Devant pareille irresponsabilité et une telle incohérence, certains ont accusé le gouvernement Legault d’être carrément climatosceptique. Or, le problème n’est pas qu’il nie les changements climatiques, mais qu’il affiche face à ceux-ci une désinvolture qui trahit une incapacité à inscrire l’action gouvernementale dans un horizon de sens dépassant le business as usual et la croissance économique à tout prix. Il semble incapable de s’extraire d’une temporalité néolibérale dans laquelle l’avenir n’est qu’une promesse de rendement à court terme permettant de consommer un présent aplati, vidé de sa substance. L’impératif d’accélération du temps qui meut le capitalisme est son mantra : rien, pas même une pandémie mondiale, ne doit ralentir outre mesure la roue de l’économie à laquelle ce gouvernement a visiblement attelé sa réélection.

Le projet de loi 66 visant la relance de l’économie du Québec – même s’il est moins odieux à certains égards que sa première mouture rejetée en juin – illustre clairement ce tropisme. Il expose aussi le penchant du gouvernement caquiste pour le démantèlement des garde-fous réglementaires et démocratiques qui protègent la société contre le rouleau compresseur d’une économie qui profite d’abord à quelques gros joueurs et considère la destruction environnementale comme un simple dégât collatéral du Progrès.
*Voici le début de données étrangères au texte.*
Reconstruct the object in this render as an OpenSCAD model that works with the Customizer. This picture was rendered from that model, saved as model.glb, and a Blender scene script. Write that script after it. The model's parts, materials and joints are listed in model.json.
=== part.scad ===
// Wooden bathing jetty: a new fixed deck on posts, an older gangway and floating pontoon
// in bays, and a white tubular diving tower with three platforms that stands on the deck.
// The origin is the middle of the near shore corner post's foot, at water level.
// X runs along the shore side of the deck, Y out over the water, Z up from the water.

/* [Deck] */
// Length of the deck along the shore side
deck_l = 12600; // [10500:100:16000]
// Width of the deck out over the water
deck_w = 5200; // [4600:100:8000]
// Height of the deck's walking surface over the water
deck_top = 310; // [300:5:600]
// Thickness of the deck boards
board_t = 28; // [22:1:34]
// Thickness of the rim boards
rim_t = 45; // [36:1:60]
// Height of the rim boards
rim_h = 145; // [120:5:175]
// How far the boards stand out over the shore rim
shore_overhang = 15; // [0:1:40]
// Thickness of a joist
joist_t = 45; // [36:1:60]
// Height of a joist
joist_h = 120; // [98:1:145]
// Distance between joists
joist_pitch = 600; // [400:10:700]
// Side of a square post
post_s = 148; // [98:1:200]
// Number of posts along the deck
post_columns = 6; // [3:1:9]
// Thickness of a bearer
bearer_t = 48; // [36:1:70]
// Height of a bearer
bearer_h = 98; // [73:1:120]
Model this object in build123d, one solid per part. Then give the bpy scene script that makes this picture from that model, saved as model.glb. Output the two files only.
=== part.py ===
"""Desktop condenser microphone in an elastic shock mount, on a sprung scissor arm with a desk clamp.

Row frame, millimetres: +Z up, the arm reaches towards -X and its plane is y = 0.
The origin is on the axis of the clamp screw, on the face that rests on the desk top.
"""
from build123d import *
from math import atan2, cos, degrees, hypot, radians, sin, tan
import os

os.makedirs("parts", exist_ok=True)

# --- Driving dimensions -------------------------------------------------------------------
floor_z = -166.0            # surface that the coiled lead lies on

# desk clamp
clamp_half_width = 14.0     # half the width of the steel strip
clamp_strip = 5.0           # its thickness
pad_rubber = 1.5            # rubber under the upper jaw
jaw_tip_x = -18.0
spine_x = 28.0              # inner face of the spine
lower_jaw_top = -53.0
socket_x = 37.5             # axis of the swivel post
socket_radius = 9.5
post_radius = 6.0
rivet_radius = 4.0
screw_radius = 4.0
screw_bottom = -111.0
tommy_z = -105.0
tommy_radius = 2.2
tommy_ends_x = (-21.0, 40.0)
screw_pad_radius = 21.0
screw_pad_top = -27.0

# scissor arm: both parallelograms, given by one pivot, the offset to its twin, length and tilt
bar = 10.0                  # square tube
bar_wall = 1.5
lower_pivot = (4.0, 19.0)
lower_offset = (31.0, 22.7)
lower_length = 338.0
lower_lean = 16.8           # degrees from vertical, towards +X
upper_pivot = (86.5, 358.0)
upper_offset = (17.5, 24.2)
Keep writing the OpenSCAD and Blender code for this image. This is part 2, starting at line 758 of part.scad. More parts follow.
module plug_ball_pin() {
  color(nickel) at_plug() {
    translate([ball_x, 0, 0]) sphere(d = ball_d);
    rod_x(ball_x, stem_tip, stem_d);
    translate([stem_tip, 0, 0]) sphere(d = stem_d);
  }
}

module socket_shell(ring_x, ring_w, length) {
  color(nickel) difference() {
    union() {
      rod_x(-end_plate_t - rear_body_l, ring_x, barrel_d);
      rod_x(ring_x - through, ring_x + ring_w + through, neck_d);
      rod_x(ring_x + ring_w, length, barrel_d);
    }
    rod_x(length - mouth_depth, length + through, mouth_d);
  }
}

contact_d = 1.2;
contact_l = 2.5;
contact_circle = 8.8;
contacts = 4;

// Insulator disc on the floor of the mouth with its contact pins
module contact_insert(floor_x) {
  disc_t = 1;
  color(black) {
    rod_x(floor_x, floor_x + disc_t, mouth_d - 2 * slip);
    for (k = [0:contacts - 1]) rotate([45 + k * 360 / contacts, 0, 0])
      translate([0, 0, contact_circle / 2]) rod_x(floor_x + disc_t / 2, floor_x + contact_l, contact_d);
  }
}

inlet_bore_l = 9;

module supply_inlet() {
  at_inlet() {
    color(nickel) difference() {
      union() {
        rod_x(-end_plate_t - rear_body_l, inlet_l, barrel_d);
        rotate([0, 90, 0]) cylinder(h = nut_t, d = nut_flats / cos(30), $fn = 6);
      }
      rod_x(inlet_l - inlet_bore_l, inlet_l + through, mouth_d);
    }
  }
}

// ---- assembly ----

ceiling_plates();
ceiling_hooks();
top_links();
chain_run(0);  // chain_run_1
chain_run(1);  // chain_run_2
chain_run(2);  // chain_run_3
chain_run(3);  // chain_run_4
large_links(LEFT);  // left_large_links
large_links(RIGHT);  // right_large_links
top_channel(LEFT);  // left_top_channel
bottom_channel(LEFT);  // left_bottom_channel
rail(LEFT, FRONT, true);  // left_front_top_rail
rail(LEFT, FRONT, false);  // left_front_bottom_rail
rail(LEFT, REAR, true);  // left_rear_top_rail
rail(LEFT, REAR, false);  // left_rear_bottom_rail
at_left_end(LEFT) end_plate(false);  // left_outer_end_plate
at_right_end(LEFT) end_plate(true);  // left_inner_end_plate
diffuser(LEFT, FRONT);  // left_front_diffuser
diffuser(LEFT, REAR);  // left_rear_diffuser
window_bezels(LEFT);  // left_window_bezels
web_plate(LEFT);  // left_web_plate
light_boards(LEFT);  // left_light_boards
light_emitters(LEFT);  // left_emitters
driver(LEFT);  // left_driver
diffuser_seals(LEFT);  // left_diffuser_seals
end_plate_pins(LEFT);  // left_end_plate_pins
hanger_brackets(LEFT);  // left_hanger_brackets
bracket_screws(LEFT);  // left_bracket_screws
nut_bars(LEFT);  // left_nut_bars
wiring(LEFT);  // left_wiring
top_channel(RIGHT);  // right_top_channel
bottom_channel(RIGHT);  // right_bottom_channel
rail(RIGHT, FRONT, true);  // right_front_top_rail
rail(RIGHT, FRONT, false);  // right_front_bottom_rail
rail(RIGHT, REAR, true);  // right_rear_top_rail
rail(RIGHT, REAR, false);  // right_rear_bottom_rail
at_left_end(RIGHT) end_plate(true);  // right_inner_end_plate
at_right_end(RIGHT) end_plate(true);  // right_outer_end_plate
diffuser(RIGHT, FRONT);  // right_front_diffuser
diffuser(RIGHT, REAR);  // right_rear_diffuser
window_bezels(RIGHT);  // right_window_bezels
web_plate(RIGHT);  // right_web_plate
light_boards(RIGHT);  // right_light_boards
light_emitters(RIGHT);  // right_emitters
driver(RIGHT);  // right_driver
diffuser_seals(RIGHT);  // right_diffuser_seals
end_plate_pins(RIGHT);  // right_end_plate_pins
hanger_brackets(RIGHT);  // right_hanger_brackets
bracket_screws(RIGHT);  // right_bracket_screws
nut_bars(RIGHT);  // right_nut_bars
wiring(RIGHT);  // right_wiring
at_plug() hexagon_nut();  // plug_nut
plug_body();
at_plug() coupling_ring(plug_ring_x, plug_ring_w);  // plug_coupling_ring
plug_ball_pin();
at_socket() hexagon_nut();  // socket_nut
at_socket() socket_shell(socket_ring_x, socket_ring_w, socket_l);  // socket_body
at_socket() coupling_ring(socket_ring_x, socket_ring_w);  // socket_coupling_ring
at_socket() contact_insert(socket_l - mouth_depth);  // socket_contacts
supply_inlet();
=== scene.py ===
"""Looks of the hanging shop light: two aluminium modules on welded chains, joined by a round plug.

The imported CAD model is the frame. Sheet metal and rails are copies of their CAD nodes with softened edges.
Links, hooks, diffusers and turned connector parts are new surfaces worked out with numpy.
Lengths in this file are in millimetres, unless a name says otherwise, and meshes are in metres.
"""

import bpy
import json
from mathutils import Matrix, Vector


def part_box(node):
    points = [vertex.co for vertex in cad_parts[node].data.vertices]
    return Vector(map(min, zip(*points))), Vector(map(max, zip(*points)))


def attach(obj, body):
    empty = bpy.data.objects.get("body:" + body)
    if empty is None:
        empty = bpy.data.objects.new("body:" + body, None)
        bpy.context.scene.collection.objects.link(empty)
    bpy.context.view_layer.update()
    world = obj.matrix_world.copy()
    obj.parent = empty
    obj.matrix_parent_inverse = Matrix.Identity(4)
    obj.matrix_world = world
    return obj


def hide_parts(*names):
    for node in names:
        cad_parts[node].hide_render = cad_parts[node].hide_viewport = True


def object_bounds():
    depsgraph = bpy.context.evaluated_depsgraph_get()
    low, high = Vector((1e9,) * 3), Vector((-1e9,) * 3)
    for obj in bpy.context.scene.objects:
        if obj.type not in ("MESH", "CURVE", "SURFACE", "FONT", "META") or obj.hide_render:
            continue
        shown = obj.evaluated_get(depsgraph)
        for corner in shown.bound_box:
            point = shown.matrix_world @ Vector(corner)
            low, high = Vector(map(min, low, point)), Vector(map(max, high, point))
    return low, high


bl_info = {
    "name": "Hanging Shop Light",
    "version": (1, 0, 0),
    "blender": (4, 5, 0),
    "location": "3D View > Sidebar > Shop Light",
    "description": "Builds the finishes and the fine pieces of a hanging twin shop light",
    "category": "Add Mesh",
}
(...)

À des lieues de la précipitation et de la cécité écologique du gouvernement, le travail mené par de nombreux groupes sociaux démontre pourtant qu’il est possible de penser l’économie différemment, de façon à répondre à l’urgence climatique et aux inégalités sociales – si cruellement mises en lumière et aggravées par la pandémie. Le projet Québec ZéN (Zéro émission nette) du Front commun pour la transition énergétique en est la preuve éloquente. Cette vaste coalition d’organismes, de syndicats, d’ONG, de citoyennes et de citoyens présents sur l’ensemble du territoire québécois et représentant quelque 1,7 million de membres a réussi à produire une feuille de route visant à mener le Québec à la carboneutralité d’ici 2050. Et malgré la lenteur des processus réellement démocratiques, une deuxième mouture plus détaillée a été rendue publique cet automne, soutenant des chantiers de transition juste à travers le Québec.

Cette initiative – et tant d’autres – sont la preuve que des pas lents mais assurés vers l’avenir valent mieux qu’une course effrénée vers l’abîme. Le gouvernement Legault ferait bien de s’en inspirer.

Note

[1] Voir Jean-Thomas Léveillé, « Projet Énergie Saguenay. Au moins deux fois plus polluant que prévu, selon un chercheur », La Presse, 26 octobre 2020.